Virtually every candidate running for president has to clean up the messes he or she makes. That’s especially true for the frontrunners and those who, like Biden, have a proclivity for speaking with limited filters. But what makes Biden’s current approach so confusing for other Democrats is that much of his public-facing campaigning has involved doing only that.
Elsewhere, the former vice president has kept a notably low profile, taking little opportunity to push his larger campaign message or make proactive defenses of his political baggage.
Biden hasn’t appeared on national television since the day after he officially declared his run for president. Since then, the campaign has repeatedly declined invitations from television and cable news outlets. One network source told The Daily Beast that over the past several months, Biden has been offered a number of appearances on MSNBC, including telephone interviews. And a CNN insider said the network reached out to the former vice president in the months before he even launched his campaign, inquiring whether he would be interested in participating in upcoming town hall events.
In addition to missing many of the forums packed with 2020 Democratic prospects, Biden was the only 2020 Democratic presidential candidate to decline an interview by The New York Times as part of its package this week comparing the various candidates (and wouldn’t respond to questions when asked why he didn’t participate).
“I think that it is never a good idea to sit on a lead. That rarely works out well, and that's what they’re doing,” said Axelrod.
While in South Carolina this weekend, Biden worked the rope line well into the evening, mingling with press and voters, but his campaign has previously restricted press access, running the vice president’s press availabilities in a vastly different manner from the rest of the candidates. Biden’s campaign has at points sealed off the press at events, only allowing a single reporter to represent the campaign press pool at Biden fundraising events.
Occasionally, the Biden campaign has even seemed to forget or reverse course on planned media appearances. Earlier this month, the former vice president’s staff told campaign reporters that he was going to be holding a press gaggle following an event in New Hampshire. But reporters were left hanging when Biden left the event and got into a waiting SUV without taking questions.
For communications specialists, the reticence seems not just at odds with the realities of modern media, but also unwise, leaving the impression that Biden—who has a reputation for joviality—is almost afraid of the scrutiny.

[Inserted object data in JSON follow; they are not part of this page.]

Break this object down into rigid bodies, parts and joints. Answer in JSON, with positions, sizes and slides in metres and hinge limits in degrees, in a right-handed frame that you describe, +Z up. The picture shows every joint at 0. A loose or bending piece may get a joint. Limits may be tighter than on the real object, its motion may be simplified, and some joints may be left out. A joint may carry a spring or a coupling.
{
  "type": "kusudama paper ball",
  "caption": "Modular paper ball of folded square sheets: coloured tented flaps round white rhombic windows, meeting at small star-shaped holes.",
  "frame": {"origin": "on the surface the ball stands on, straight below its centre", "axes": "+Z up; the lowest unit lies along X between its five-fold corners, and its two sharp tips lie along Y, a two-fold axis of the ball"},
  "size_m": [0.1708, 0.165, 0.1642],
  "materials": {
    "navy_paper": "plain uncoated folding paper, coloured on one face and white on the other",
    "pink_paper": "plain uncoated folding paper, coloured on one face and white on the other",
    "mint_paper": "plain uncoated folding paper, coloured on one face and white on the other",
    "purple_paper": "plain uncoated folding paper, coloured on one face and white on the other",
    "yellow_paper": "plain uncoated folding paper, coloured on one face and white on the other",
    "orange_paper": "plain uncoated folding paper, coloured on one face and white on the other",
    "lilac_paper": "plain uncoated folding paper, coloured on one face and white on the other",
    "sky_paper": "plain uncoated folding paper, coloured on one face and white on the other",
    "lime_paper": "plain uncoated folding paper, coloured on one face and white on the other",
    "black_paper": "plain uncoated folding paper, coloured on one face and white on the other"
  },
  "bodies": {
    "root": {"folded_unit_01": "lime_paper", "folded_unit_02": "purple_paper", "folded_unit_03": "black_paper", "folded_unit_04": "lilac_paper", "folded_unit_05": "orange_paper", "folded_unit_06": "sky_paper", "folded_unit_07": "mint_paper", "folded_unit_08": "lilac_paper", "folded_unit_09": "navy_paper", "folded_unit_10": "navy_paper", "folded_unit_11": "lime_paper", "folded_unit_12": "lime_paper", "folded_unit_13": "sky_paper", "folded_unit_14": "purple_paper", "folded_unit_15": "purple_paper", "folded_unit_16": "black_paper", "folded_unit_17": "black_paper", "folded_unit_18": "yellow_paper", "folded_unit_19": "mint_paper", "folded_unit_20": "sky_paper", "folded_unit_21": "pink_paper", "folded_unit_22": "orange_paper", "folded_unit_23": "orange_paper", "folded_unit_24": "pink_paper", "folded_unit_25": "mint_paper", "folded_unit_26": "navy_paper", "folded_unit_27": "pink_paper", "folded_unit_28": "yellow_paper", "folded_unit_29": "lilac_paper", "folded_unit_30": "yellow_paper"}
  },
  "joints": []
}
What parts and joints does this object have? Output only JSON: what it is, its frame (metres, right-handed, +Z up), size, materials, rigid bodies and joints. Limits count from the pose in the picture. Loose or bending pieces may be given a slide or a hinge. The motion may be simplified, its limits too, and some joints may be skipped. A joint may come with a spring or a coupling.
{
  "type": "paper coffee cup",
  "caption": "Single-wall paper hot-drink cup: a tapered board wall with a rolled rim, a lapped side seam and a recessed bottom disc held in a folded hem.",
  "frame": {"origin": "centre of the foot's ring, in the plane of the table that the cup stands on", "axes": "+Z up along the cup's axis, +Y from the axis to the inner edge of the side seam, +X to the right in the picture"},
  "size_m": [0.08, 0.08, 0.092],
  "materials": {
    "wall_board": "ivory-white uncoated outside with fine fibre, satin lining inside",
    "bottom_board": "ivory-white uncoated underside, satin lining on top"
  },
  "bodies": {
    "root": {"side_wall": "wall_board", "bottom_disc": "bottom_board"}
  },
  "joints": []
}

“If you are only interacting with the press when there is an issue of concern, you reinforce that perception that there are only problems,” said longtime Democratic strategist Chris Kofinis, who runs Park Street Strategies. “You're in a turtle mode instead of being proactive about what you’re pushing out.”
Biden’s defenders argue that the reason that he appears to interact with the press during times of duress is largely because those episodes are over-emphasized by the media itself. They point to polling data showing his consistent lead in the primary as evidence that the national press corps has fundamentally different priorities than the Democratic electorate.
The campaign has created its media strategy around that theory as well. Instead of doing national interviews, they have focused the vast majority of their attention on smaller local news outlets in the early primary states. Since jumping into the race in April, Biden has sat down for at least a dozen interviews with local TV and radio stations in Iowa and New Hampshire.
Biden hasn’t been entirely closed off from national outlets. His campaign is the only one in the primary that allows a print pooler into his fundraising events. And on Thursday, senior Biden adviser Symone Sanders told CNN that the former VP would be sitting down for an interview this weekend. Sources told The Daily Beast that Biden would likely be one of several candidates sitting down with host Al Sharpton at an event for 2020 presidential contenders in South Carolina that MSNBC has exclusive rights to broadcast.
Nevertheless, Biden’s caution when dealing with the press has stood out in a field of candidates where many others seem willing to accept any media request or live-streaming opportunity. Former Rep. Beto O’Rourke (D-TX) has been comfortable enough with campaign reporters to invite them on jogging outings, while South Bend Mayor Pete Buttigieg is so willing to sit for interviews he took questions while drinking brown-bagged beer in a park in New York City.
Campaign veterans say it would be unwise for Biden to go to those extremes, and not just because of his history of saying things that cause him political headaches. According to their logic, the former VP is already well known to the public and instead of re-introducing himself to voters, he can afford to spend that time on other campaign functions.
The question now being asked of the Biden campaign is not just whether they took that theory too far but whether he could actually maneuver through the current media landscape if he tried.
“You are not in the Hyde amendment era in the Democratic Party, and you are not in the James O. Eastland era of the party,” said James Carville, a longtime Democratic operative. “How can you have the give and take [with the press] when your instinct is to get on the wrong side of two great issues of the modern Democratic Party, and that’s abortion and racial relations? The world has changed.”